3. Ray Donovan (Season 2)
‘Ray Donovan’ filled a void in my TV schedule after the eighth season of ‘Dexter’ in 2013. Sabretooth, or Liev Schreiber, plays the titular character in this gritty crime drama set in Calabasas. In an Emmy-nominated role, Jon Voight plays his wickedly evil father Mickey Donovan. The two clash violently over keeping secrets just to stay alive while keeping their families safe from various mobs and the (crooked) police. Pooch Hall (‘The Game’) is quite the standout, starring as the estranged, random Black son amongst three equally corrupt older brothers.
2. Orphan Black (Season 2)
First things first, anyone who can portray ten completely different versions of themselves in a twisted plot about clones should be applauded. BBC’s Tatiana Maslany is now on her second season of ‘Orphan Black’ and it seems like she gets more comfortable acting out the personas with each episode. The latest episodes introduced a transgender clone while keeping main clones Alison, Cosima, and Helena intertwined in Sarah’s mayhem. ‘Black’ is beyond stellar television, but it hasn’t garnered the Emmy nomination for Maslany that it rightfully deserves. After numerous petitions and social media outcry, she (finally) nabbed her first major award nomination earlier this month.
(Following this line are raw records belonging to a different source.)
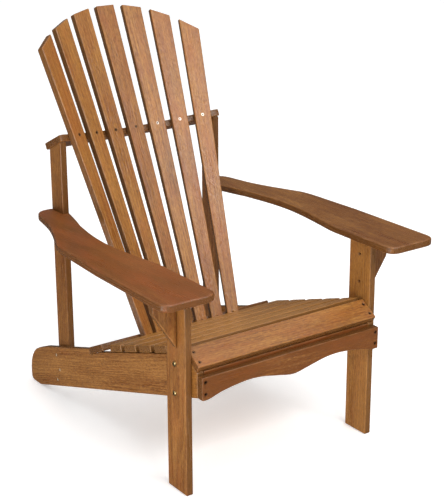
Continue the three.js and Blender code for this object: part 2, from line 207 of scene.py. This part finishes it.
# Softbox: name, place, width and height in metres, power in watts, colour.
SOFTBOXES = (
    ("key_left", (-4.2, -1.3, 1.70), (3.2, 3.0), 16, (1.0, 0.98, 0.95)),
    ("low_left", (-2.1, -0.9, 0.14), (2.0, 0.5), 27, (1.0, 0.98, 0.95)),
    ("fill_front", (0.3, -4.6, 1.20), (3.2, 2.2), 8, (1.0, 0.98, 0.96)),
    ("sheen_front", (0.0, -2.9, 2.70), (2.2, 1.0), 86, (1.0, 0.98, 0.96)),
    ("overhead", (0.0, 0.0, 4.5), (4.0, 4.0), 18, (1.0, 1.0, 1.0)),
)
AIR_COLOUR = (0.96, 0.98, 1.0, 1)
# The air's strength rises from the first to the second value between these heights on the unit sphere.
AIR_RISE = (0.46, 0.85)
AIR_STRENGTH = (0.09, 1.06)


def family(node):
    """The entry of FAMILIES with the longest name that the node's name starts with."""
    key = max((k for k in FAMILIES if node.startswith(k)), key=len)
    return FAMILIES[key]


# Materials


class Nodes:
    """Short ways to add shader nodes to one material."""

    def __init__(self, name):
        self.material = bpy.data.materials.new(name)
        self.material.use_nodes = True
        self.tree = self.material.node_tree
        self.shader = self.tree.nodes["Principled BSDF"]

    def link(self, out, socket):
        self.tree.links.new(out, socket)

    def add(self, kind, **sockets):
        node = self.tree.nodes.new(kind)
        for key, value in sockets.items():
            self.put(node.inputs[key.replace("_", " ")], value)
        return node

    def put(self, socket, value):
        if isinstance(value, bpy.types.NodeSocket):
            self.link(value, socket)
        else:
            socket.default_value = value

    def attribute(self, name, output):
        node = self.tree.nodes.new("ShaderNodeAttribute")
        node.attribute_name = name
        return node.outputs[output]

    def maths(self, operation, a, b=0.0, c=0.0):
        node = self.tree.nodes.new("ShaderNodeMath")
        node.operation = operation
        for socket, value in zip(node.inputs, (a, b, c)):
            self.put(socket, value)
        return node.outputs[0]

    def vector(self, operation, a, b=(0, 0, 0)):
        node = self.tree.nodes.new("ShaderNodeVectorMath")
        node.operation = operation
        self.put(node.inputs[0], a)
        self.put(node.inputs[1], b)
        return node.outputs["Value" if operation == "LENGTH" else "Vector"]

    def noise(self, vector, scale, detail=2.0, roughness=0.5):
        node = self.add("ShaderNodeTexNoise", Vector=vector, Scale=scale, Detail=detail, Roughness=roughness)
        return node.outputs["Fac"]

    def spread(self, value, low, high, to_low=0.0, to_high=1.0):
        """value moved from the range low..high to the range to_low..to_high, smoothly and clamped."""
        node = self.tree.nodes.new("ShaderNodeMapRange")
        node.interpolation_type = "SMOOTHSTEP"
        for socket, part in zip(node.inputs, (value, low, high, to_low, to_high)):
            self.put(socket, part)
        return node.outputs[0]

    def mix(self, factor, a, b):
        node = self.tree.nodes.new("ShaderNodeMix")
        node.data_type = "RGBA"
        self.put(node.inputs[0], factor)
        self.put(node.inputs[6], a)
        self.put(node.inputs[7], b)
        return node.outputs[2]

    def bump(self, height, distance, strength, normal=None):
        node = self.add("ShaderNodeBump", Height=height, Distance=distance, Strength=strength)
        if normal is not None:
            self.link(normal, node.inputs["Normal"])
        return node.outputs["Normal"]


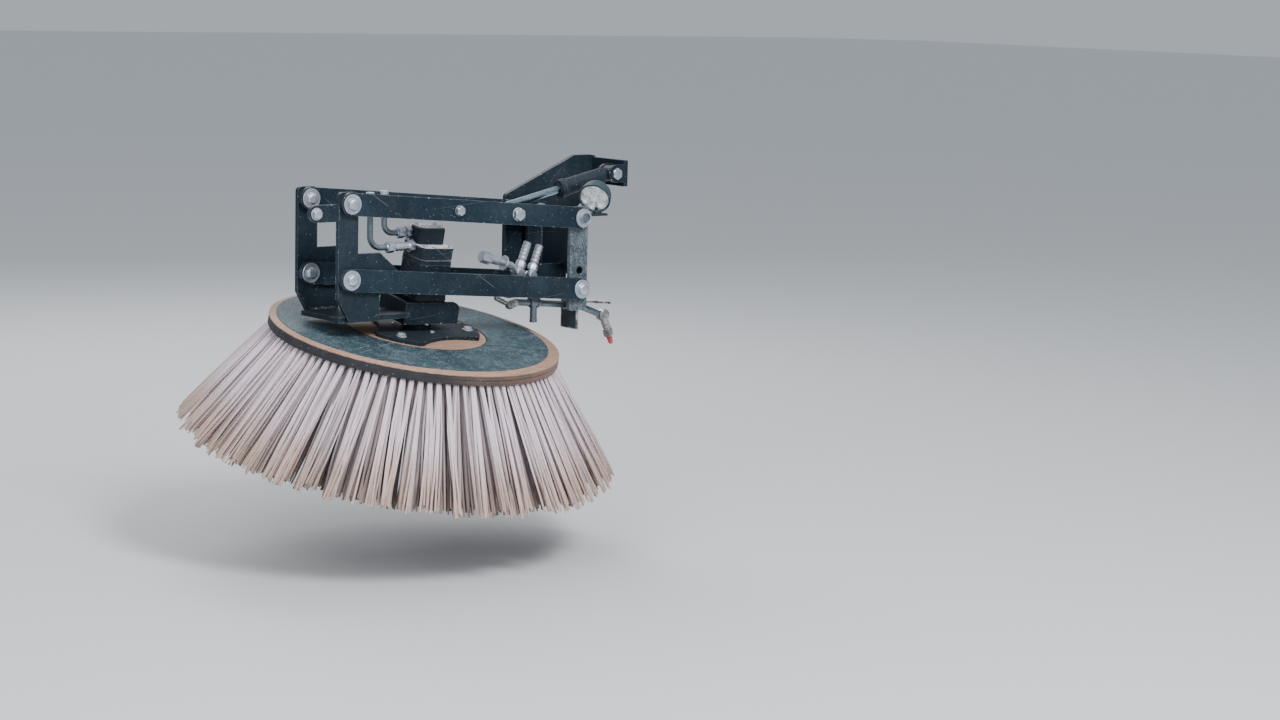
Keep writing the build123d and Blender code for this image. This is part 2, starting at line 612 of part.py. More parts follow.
def build_cylinder():
    """Lift cylinder: barrel on the frame's anchor, rod on the upper arm's lift pin."""
    lift = along_arm(FRAME_UPPER, LIFT_FROM_FRAME)
    eye = Vector(lift[0], CYLINDER_Y, lift[1])
    foot = Vector(ANCHOR[0], CYLINDER_Y, ANCHOR[1])
    run = (eye - foot).normalized()
    gland = foot + run * (EYE_RADIUS + BARREL_LENGTH)
    neck = foot + run * (EYE_RADIUS + FOOT_NECK)
    front, back = CYLINDER_Y - EYE_WIDTH / 2, CYLINDER_Y + EYE_WIDTH / 2
    barrel = rod_between(neck, gland, BARREL_RADIUS)
    barrel += rod_between(foot, neck, NECK_RADIUS)
    barrel += cross_rod(ANCHOR, front, back, EYE_RADIUS)
    barrel -= cross_rod(ANCHOR, front, back, ANCHOR_PIN_RADIUS + PIN_CLEARANCE)
    barrel -= rod_between(neck + run * BARREL_BASE, gland + run, ROD_RADIUS + PIN_CLEARANCE)
    for step in PORT_STEPS:
        port = foot + run * (EYE_RADIUS + step)
        port_start = port + Vector(0, EYE_WIDTH / 2, 0)
        barrel += rod_between(port_start, port + Vector(0, PORT_LENGTH, 0), PORT_RADIUS)
    save(barrel, "lift_cylinder_barrel")
    rod = rod_between(foot + run * (EYE_RADIUS + ROD_DEPTH), eye - run * EYE_WIDTH / 2, ROD_RADIUS)
    rod += cross_rod(lift, front, back, EYE_RADIUS)
    rod -= cross_rod(lift, front, back, LIFT_PIN_RADIUS + EYE_DRIFT)
    save(rod, "lift_cylinder_rod")
    build_anchor()


def build_anchor():
    """Two ears and a wall that hold the cylinder's foot off the chassis plate."""
    front = CYLINDER_Y - EYE_WIDTH / 2 - EAR_GAP - EAR_THICK
    back = CYLINDER_Y + EYE_WIDTH / 2 + EAR_GAP
    wall_x = ANCHOR[0] + EAR_REACH
    anchor = Pos(wall_x + EAR_WALL_THICK / 2, (front - MOUNT_THICK) / 2, ANCHOR[1])
    anchor *= Box(EAR_WALL_THICK, -MOUNT_THICK - front, EAR_WALL_HEIGHT)
    ear = Pos(ANCHOR[0] + EAR_REACH / 2, ANCHOR[1]) * Rectangle(EAR_REACH, 2 * EAR_RADIUS)
    ear += Pos(*ANCHOR) * Circle(EAR_RADIUS)
    ear -= Pos(*ANCHOR) * Circle(ANCHOR_PIN_RADIUS)
    anchor += side_plate(ear, front, EAR_THICK) + side_plate(ear, back, EAR_THICK)
    save(anchor, "cylinder_anchor")
    pin = cross_rod(ANCHOR, front, back + EAR_THICK, ANCHOR_PIN_RADIUS)
    pin += bolt_head(ANCHOR, front, ANCHOR_HEAD_RADIUS, ANCHOR_PIN_RADIUS)
    pin += nut(ANCHOR, back + EAR_THICK, ANCHOR_NUT_RADIUS, ANCHOR_NUT_HEIGHT)
    save(pin, "cylinder_anchor_pin")


def build_lamp():
    """Round work lamp on an angle bracket beside the post."""
    leg_x = (CHEEK_WIDTH + LAMP_LEG[0]) / 2
    shelf_x = (CHEEK_WIDTH + LAMP_SHELF[0]) / 2
    bracket = Pos(leg_x, LAMP_BRACKET_Y, LAMP_BRACKET_TOP - LAMP_LEG[2] / 2) * Box(*LAMP_LEG)
    bracket += Pos(shelf_x, LAMP_BRACKET_Y, LAMP_BRACKET_TOP - LAMP_SHELF[2] / 2) * Box(*LAMP_SHELF)
    save(bracket, "lamp_bracket")
    place = Plane(origin=LENS_CENTRE, z_dir=LAMP_FACING).location
    shell = revolve(Plane.XZ * make_face(Polyline(*LAMP_SECTION, close=True)), Axis.Z)
    foot = Vector(*LAMP_STUD, LAMP_BRACKET_TOP)
    stud = rod_between(foot, foot + Vector(0, 0, LAMP_STUD_LENGTH), LAMP_STUD_RADIUS)
    lens = place * Pos(0, 0, -LENS_INSET - LENS_THICK / 2) * Cylinder(LENS_RADIUS, LENS_THICK)
    save(place * shell + stud - lens, "lamp_housing")
    save(lens, "lamp_lens")


def build_spray():
    """Water spray line beside the brush: bracket, pipe with its tee, and the aimed nozzle."""
    line = [at(point, SPRAY_Y) for point in SPRAY_RUN]
    section = make_face(Polyline(*SPRAY_SECTION, close=True))
    bracket = side_plate(section, FRONT_CHEEK_Y + CHEEK_THICK, SPRAY_SHELF)
    save(bracket - bent_tube(line, SPRAY_BEND, SPRAY_SLOT_RADIUS), "spray_bracket")
    pipe = bent_tube(line, SPRAY_BEND, SPRAY_RADIUS)
    pipe += rod_between(*[at(point, SPRAY_Y) for point in TEE_ENDS], TEE_RADIUS)
    pipe += rod_between(*[at(point, SPRAY_Y) for point in DROP_ENDS], DROP_RADIUS)
    save(pipe, "spray_pipe")
    hose_end = rod_between(*[at(point, SPRAY_Y) for point in BARB_ENDS], BARB_RADIUS)
    hose_end += knuckle(HOSE_JOINT, SPRAY_Y, HOSE_JOINT_RADIUS)
    hose_end += rod_between(at(HOSE_JOINT, SPRAY_Y), line[0], HOSE_NECK_RADIUS)
    save(hose_end - pipe, "spray_hose_end")
    nozzle = knuckle(NOZZLE_JOINT, SPRAY_Y, NOZZLE_JOINT_RADIUS)
    nozzle += rod_between(at(NOZZLE_JOINT, SPRAY_Y), at(NOZZLE_END, SPRAY_Y), NOZZLE_RADIUS)
    nozzle += hex_between(*[at(point, SPRAY_Y) for point in CAP_ENDS], CAP_RADIUS)
    save(nozzle - pipe, "spray_nozzle")
    save(rod_between(at(CAP_ENDS[1], SPRAY_Y), at(TIP_END, SPRAY_Y), TIP_RADIUS), "spray_nozzle_tip")


def stepped(steps, origin):
    """Round and hexagonal lengths that follow one another, drawn as (x, z) from an origin."""
    lengths = []
    for start, end, radius, is_hexagon in steps:
        ends = [at((origin[0] + point[0], origin[1] + point[1]), HOSE_Y) for point in (start, end)]
        lengths.append(hex_between(*ends, radius) if is_hexagon else rod_between(*ends, radius))
    return Part() + lengths


def build_hose_fittings():
    """Strip on the web with two tilted hose ends and a coupling."""
    web_face = CHEEK_WIDTH / 2 - WEB_THICK
    width = web_face - STRIP_START_X
    strip = Pos(STRIP_START_X + width / 2, STRIP_LOW_Z + STRIP_HEIGHT / 2) * Rectangle(width, STRIP_HEIGHT)
    save(side_plate(strip, STRIP_FRONT_Y, STRIP_THICK), "hose_strip")
    ends = []
    for point in HOSE_ENDS:
        body = cross_rod(point, HOSE_BODY_FRONT_Y, STRIP_FRONT_Y, HOSE_BODY_RADIUS)
        ends.append(body + stepped(HOSE_END_STEPS, point))
    save(group(ends), "hose_ends")
    coupling = stepped(COUPLING_STEPS, (0, 0))
    for body in ends:
        coupling -= body
    save(coupling, "hose_coupling")


build_frame()
build_arms()
build_pins()
build_head()
motor = build_motor()
build_pipes(motor)
build_disc()
build_tufts()
build_cylinder()
build_lamp()
build_spray()
build_hose_fittings()
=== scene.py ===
import math

import bmesh
import bpy
import numpy as np
from mathutils import Matrix, Vector


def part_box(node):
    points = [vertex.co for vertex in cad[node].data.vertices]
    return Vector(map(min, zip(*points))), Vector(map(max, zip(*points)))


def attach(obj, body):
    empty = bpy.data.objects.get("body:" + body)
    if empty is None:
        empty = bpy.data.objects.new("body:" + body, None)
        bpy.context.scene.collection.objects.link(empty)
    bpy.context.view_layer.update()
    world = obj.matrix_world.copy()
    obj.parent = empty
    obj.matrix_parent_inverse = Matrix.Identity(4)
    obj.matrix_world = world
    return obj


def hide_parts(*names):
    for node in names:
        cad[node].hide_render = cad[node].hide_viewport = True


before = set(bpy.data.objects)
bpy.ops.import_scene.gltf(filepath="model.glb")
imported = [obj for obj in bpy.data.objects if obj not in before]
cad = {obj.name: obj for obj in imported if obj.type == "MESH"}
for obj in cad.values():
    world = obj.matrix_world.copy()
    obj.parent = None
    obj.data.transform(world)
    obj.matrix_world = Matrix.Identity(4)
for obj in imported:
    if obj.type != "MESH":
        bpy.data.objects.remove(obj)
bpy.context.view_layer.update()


# Camera
# The photograph's own view, from beside the unit at about hip height. Its angles, place and focal length, in
# pixels of a frame 1280 wide, were solved from the photograph.


def shown(name, data):
    """A new object with that data, in the scene."""
    made = bpy.data.objects.new(name, data)
    bpy.context.scene.collection.objects.link(made)
    return made


yaw, pitch, roll = math.radians(39.55), math.radians(8.32), math.radians(-1.47)
focal_length, frame_width, sensor_width = 2583, 1280, 36.0
ahead = Vector((math.sin(yaw) * math.cos(pitch), math.cos(yaw) * math.cos(pitch), -math.sin(pitch)))
level_right = Vector((math.cos(yaw), -math.sin(yaw), 0))
level_down = ahead.cross(level_right)
view_right = math.cos(roll) * level_right + math.sin(roll) * level_down
view_down = -math.sin(roll) * level_right + math.cos(roll) * level_down
camera = shown("camera", bpy.data.cameras.new("camera"))
camera.data.sensor_width = sensor_width
camera.data.lens = sensor_width * focal_length / frame_width
camera.data.clip_end = 60
camera.matrix_world = Matrix.Translation((-3.347, -4.450, 0.568)) @ Matrix(
    (view_right, -view_down, -ahead)).transposed().to_4x4()
bpy.context.scene.camera = camera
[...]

1. Sons Of Anarchy (Season 7)
There’s just no storytelling like Kurt Sutter’s ‘Sons Of Anarchy’. Shows that are wrongfully popular like ‘Scandal’ and ‘American Horror Story’ try to match the legacy that Sutter’s ‘Anarchy’ is leaving behind for television, but it won’t happen. Charlie Hunnam and Katey Sagal’s performances during the last quarter of the #finalride are equally breathtaking. Sagal won an Emmy for her ‘Sons’ performance in 2013, but Hunnam – like Maslany above – has yet to score a nod. As the crow “flew straight” and Jax received his #mayhemvote, the poetic outro to America’s best outlaw drama proved its Hamlet comparisons to be completely right.